Kraut, who was a broker for over 20 years in New York before founding the firm with his partner in 2014, said many of the buildings KPG sets its sights on are often family-owned, off the market, “underleveraged and underfunded,” and “have been in disarray for a while.”
He added that “each one of the buildings has a story behind it. It takes a lot of hand-holding” with the families and others that own these properties, he told CoStar News. “It takes a long time for us to get these [projects] done. We restore every last detail.”
KPG Funds bought 446 Broadway in 2018, and the building has since undergone a major makeover. (Andria Cheng/CoStar)
Since the real estate investment firm bought 446 Broadway in 2018, the building has gone through a major makeover to also include a new staircase, new windows, new fire escapes and three skylights on the top floor and a roof deck. Kraut, who personally shops for some of the artwork and antique pieces in the properties, said KPG handles all the “design aesthetics” development in-house.
The top floor, with a 14-foot ceiling height and nearly 7,500 rentable square feet, has a pending lease at an asking rent of $120 per square foot, he said. Per-square-foot asking rent from the second to fourth floors, with about the same rentable square footage, goes from $105 to $115, he said. Since the building was recently opened for tours, it had at least 25 showings the past two weeks, Kraut told CoStar. There’s also a total of more than 10,000 square feet of retail space on the ground and lower levels.
With the remote-working trend leading to what CoStar data shows as New York’s record-high office vacancies of 11.5%, those leasing rates marked a premium.
First-quarter asking rents in Manhattan declined for a fifth consecutive quarter, by 9.1% from a year earlier, to $76.27 per square foot, the Savills report said. The SoHo area, with Manhattan’s highest submarket availability rate of 27%, averaged slightly higher at $79.42 in the first quarter. In contrast, the report showed Class A properties’ asking rent in the city fared better at $88.
“A lot of people say they want plug-and-play space that’s tech-advanced,” Kraut said. “They want space that looks nice but is also functional. … High-end boutique buildings, it’s one area that’s held the value. We’ve been able to weather the storm pretty well. We haven’t seen any kind of rental rate degradation on our platform.”
KPG, which has bought $250 million of properties in Manhattan, recently unveiled a $1 billion fund to buy more buildings with up to 150,000 square feet over the next two to three years, he said.
KPG Funds has an in-house design team to adorn its acquired buildings. (Andria Cheng/CoStar)
“We are actively looking to buy as much good product in areas that we know well and are going to outperform,” he said. “The price of office buildings isn’t commiserate with the leasing activity we see. It comes down to buy low and sell high. … Our investors are confident in our thesis for middle-market boutique [offices] in New York.
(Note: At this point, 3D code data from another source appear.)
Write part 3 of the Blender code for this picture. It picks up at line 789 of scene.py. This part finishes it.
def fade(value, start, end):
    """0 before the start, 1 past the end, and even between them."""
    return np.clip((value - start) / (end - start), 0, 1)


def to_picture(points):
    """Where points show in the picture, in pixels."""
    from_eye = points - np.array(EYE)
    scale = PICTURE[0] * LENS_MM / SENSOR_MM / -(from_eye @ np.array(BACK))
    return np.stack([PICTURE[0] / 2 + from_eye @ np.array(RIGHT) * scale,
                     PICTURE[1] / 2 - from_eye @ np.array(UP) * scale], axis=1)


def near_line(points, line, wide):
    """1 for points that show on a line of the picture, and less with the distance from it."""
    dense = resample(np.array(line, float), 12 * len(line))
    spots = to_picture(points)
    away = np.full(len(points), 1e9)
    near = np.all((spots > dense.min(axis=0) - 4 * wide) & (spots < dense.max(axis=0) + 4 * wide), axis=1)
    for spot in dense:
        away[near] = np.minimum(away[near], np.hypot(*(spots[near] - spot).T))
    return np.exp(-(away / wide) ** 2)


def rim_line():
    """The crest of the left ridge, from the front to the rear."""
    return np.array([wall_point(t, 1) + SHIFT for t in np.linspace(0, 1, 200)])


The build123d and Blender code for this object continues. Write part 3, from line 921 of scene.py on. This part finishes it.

When you treat middle-market tenants the right way, they typically don’t leave.”
In a declining rental market, renovations are expected to help retain and attract tenants and protect landlords from leasing risk — which is becoming a key factor for investors, according to a report from real estate firm JLL.
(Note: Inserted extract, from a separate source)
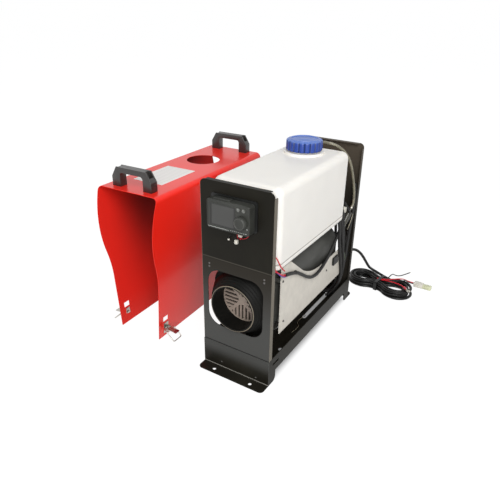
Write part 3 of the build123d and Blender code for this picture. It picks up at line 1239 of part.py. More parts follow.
def main():
    """Build every sub-part and write its file."""
    os.makedirs("parts", exist_ok=True)
    save(base_tray(), "base_tray")
    save(front_panel(), "front_panel")
    save(rear_panel(), "rear_panel")
    save(tank_shelf(), "tank_shelf")
    save(Compound(frame_fasteners()), "frame_fasteners")
    save(fuel_tank(), "fuel_tank")
    save(tank_cap(), "tank_cap")
    save(cap_seal(), "cap_seal")
    save(fuel_pickup(), "fuel_pickup")
    save(fuel_hose(), "fuel_hose")
    save(fuel_filter(), "fuel_filter")
    save(fuel_pump(), "fuel_pump")
    save(pump_plunger(), "pump_plunger")
    save(pump_holder(), "pump_holder")
    save(Compound(fuel_lines()), "fuel_lines")
    save(heater_shell(True), "heater_upper_shell")
    save(heater_shell(False), "heater_lower_shell")
    save(outlet_nozzle(), "outlet_nozzle")
    save(outlet_grille(), "outlet_grille")
    save(heat_exchanger(), "heat_exchanger")
    save(burner_tube(), "burner_tube")
    save(glow_plug(), "glow_plug")
    save(blower_motor(), "blower_motor")
    save(motor_shaft(), "motor_shaft")
    save(air_fan(), "air_fan")
    save(combustion_fan(), "combustion_fan")
    save(control_unit(), "control_unit")
    save(intake_guard(), "intake_guard")
    save(heater_pipe(EXHAUST_Y), "exhaust_pipe")
    save(heater_pipe(INTAKE_Y), "intake_pipe")
    save(Compound(heater_stand()), "heater_stand")
    save(heater_shield(), "heater_shield")
    save(controller_bracket(), "controller_bracket")
    save(controller_housing(), "controller_housing")
    save(display_window(), "display_window")
    save(encoder_shaft(), "encoder_shaft")
    save(menu_knob(), "menu_knob")
    save(push_button(POWER_X), "power_button")
    save(push_button(SET_X), "set_button")
    save(Compound(wiring_plugs()), "wiring_plugs")
    save(Compound(harness_loom()), "harness_loom")
    save(Compound(harness_leads()), "harness_leads")
    save(harness_clip(), "harness_clip")
    save(lead_gland(), "lead_gland")
    save(power_lead(), "power_lead")
    save(power_lead_hank(), "power_lead_hank")
    save(hank_tie(), "hank_tie")
    save(red_supply_wire(), "red_supply_wire")
    save(black_supply_wire(), "black_supply_wire")
    save(Compound(connector_wires()), "connector_wires")
    save(supply_connector(), "supply_connector")
    save(ring_terminal(), "ring_terminal")
    save(COVER_PLACE * cover_shell(), "cover_shell")
    save(Compound([COVER_PLACE * carry_handle(y) for y in HANDLE_PLACES]), "carry_handles")
    save(Compound([COVER_PLACE * piece for piece in cover_screws()]), "cover_screws")
    save(Compound([COVER_PLACE * latch_base(side) for side in (-1, 1)]), "latch_bases")
    for side, name in ((-1, "left"), (1, "right")):
        save(COVER_PLACE * latch_lever(side), "latch_lever_" + name)
        save(COVER_PLACE * latch_bail(side), "latch_bail_" + name)


if __name__ == "__main__":
    main()
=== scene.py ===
"""Diesel air heater: looks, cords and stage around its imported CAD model."""

import json
import math

import bmesh
import bpy
from bpy.props import FloatProperty, FloatVectorProperty, IntProperty, PointerProperty
from bpy.types import Operator, Panel, PropertyGroup
from mathutils import Matrix, Vector

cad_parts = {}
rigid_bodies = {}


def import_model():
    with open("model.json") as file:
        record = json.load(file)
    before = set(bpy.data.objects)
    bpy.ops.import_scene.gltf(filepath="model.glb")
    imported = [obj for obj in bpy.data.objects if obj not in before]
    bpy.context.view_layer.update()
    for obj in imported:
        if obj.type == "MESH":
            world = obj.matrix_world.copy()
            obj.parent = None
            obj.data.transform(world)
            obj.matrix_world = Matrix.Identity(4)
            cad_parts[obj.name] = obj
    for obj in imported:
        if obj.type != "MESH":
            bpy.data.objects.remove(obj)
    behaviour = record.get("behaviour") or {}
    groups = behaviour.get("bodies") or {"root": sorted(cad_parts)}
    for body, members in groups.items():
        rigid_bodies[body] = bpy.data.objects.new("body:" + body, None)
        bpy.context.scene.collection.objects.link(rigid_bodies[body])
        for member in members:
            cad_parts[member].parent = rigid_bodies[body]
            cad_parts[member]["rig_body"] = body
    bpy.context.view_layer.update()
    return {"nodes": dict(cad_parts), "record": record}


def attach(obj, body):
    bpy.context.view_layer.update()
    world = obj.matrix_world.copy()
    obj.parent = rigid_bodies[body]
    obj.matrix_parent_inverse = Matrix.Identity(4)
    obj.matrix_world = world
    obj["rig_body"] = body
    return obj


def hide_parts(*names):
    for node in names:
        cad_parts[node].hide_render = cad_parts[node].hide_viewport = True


bl_info = {
    "name": "Diesel air heater",
    "version": (1, 0, 0),
    "blender": (4, 5, 0),
    "location": "3D View > Sidebar > Air heater",
    "description": "Finishes, cords, fasteners and stage of the diesel air heater",
    "category": "Object",
}

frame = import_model()
MM = 0.001

# Places and lengths on the CAD model, in millimetres, with the hank's counts and corner angles.
FRONT_FACE = -197.5
REAR_FACE = 197.5
BOX_FACE = -216.5
MARK_FACE = BOX_FACE - 1.7
SHIELD_FACE = 67.0
MOUTH_FRONT, MOUTH_BACK = (-3.0, -205.0, 152.0), (-3.0, -180.0, 152.0)
CAP_CENTRE = (-6.0, 64.0)
CAP_LOW, CAP_HIGH, CAP_RADIUS = 395.0, 416.0, 37.5
LEAD_EXIT = (62.0, 205.5, 120.0)
HANK_X, HANK_Y, HANK_ANGLE = 124.0, 290.0, math.radians(-9.4)
HANK_LOW, HANK_LAYER, HANK_HIGH = 4.9, 7.6, 20.1
HANK_REACH, HANK_OUTER, HANK_STEP, HANK_DRAWN = 50.0, 36.5, 8.8, 13.5
HANK_TURNS, HANK_RUNS = 4, 12
HANK_CORNERS = (22.5, 67.5, 112.5, 157.5)
HANK_SHORTER = (0.0, 5.0, 2.0)
HANK_TAIL = 9.0
WIRE_SPREAD = 1.45
RING_WIRE_END = (193.5, 275.0, 27.2)
RING_HEADING = Vector((17.5, -11.5, -2.4)).normalized()
BARE_END = (170.6, 411.3, 1.4)
CONNECTOR_X, CONNECTOR_Y = 200.0, 350.0
CONNECTOR_POLE = 2.5
COVER_TOP, COVER_FOOT, COVER_SHOULDER = 330.0, 53.7, 76.5
COVER_LEAN = (COVER_SHOULDER - COVER_FOOT) / COVER_TOP
COVER_CORNER = 10.0
KNOB_PLACE, KNOB_FRONT = (24.0, 335.5), -225.7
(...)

In the Midtown South area, which includes SoHo, Chelsea and the Meatpacking District, only about 12% of office buildings below 100,000 square feet have been revamped in the past 30 years, in line with the Manhattan average of 11%, according to CoStar data.
“Buildings that have been recently built or renovated are going to do better,” said Victor Rodriguez, CoStar’s director of market analytics in New York. KPG’s “logic makes sense, but there are limitations here. You have to find the right tenant,” he said, comparing smaller buildings to big office towers.
Newmark’s David Malawer, who represents KPG on the building as an exclusive agent, said there’s been a lot of interest in the building from prospective tenants in the fashion industry, financial services and tech.
“You are taking an old building and give it a new life,” Malawer, whose involvement with KPG starts as early as when Kraut goes shopping for buildings, told CoStar. To attract modern-day office tenants, “the key is to make it look like a hotel and residential. Most tenants want to move in and not deal with [renovations.] We are making the product.”